Ссылку ему дали в деревню Норинскую Архангельской области — восемнадцать месяцев принудительного труда. Вот где стратегический просчёт советской системы обнаружился в полный рост: в ссылке Бродский читал Одена, переводил Джона Донна, писал стихи. Мороз, лошади, навоз, длинные полярные ночи — и он при керосиновой лампе с томиком английской поэзии в руках. Это не красивая легенда. Задокументировано. «Ни страны, ни погоста / не хочу выбирать» — написано именно там. Строчка звучит совсем иначе, когда знаешь, при каких обстоятельствах она появилась.

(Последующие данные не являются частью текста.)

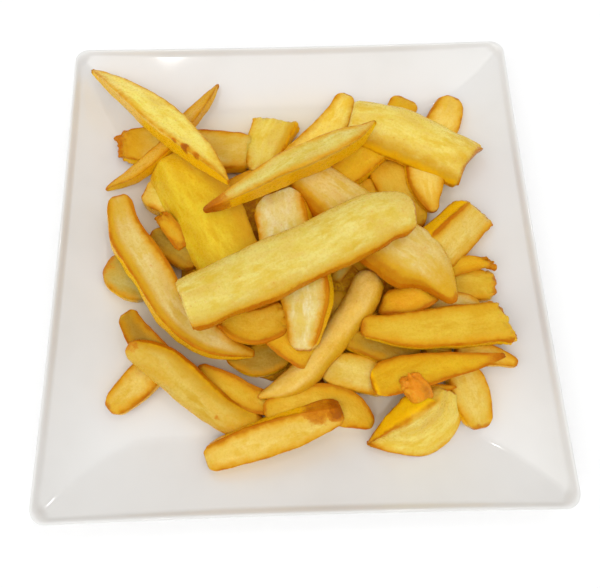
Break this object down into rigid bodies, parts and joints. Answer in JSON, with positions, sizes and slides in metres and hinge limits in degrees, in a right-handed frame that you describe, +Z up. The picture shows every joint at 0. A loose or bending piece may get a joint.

В 1972 году его выслали по-настоящему: посадили в самолёт и отправили без права возвращения. Вена, потом Лондон, потом Нью-Йорк и Мичиган, университетские кафедры. Бродский стал американцем — но стихи продолжал писать по-русски. Впрочем, он сам переводил себя на английский, что было занятием, скажем мягко, специфическим: критики ругали эти переводы за жёсткость и неестественный для английского синтаксис. Бродский не соглашался. Вообще ни с кем не соглашался легко — это было свойством личности, а не позёрством.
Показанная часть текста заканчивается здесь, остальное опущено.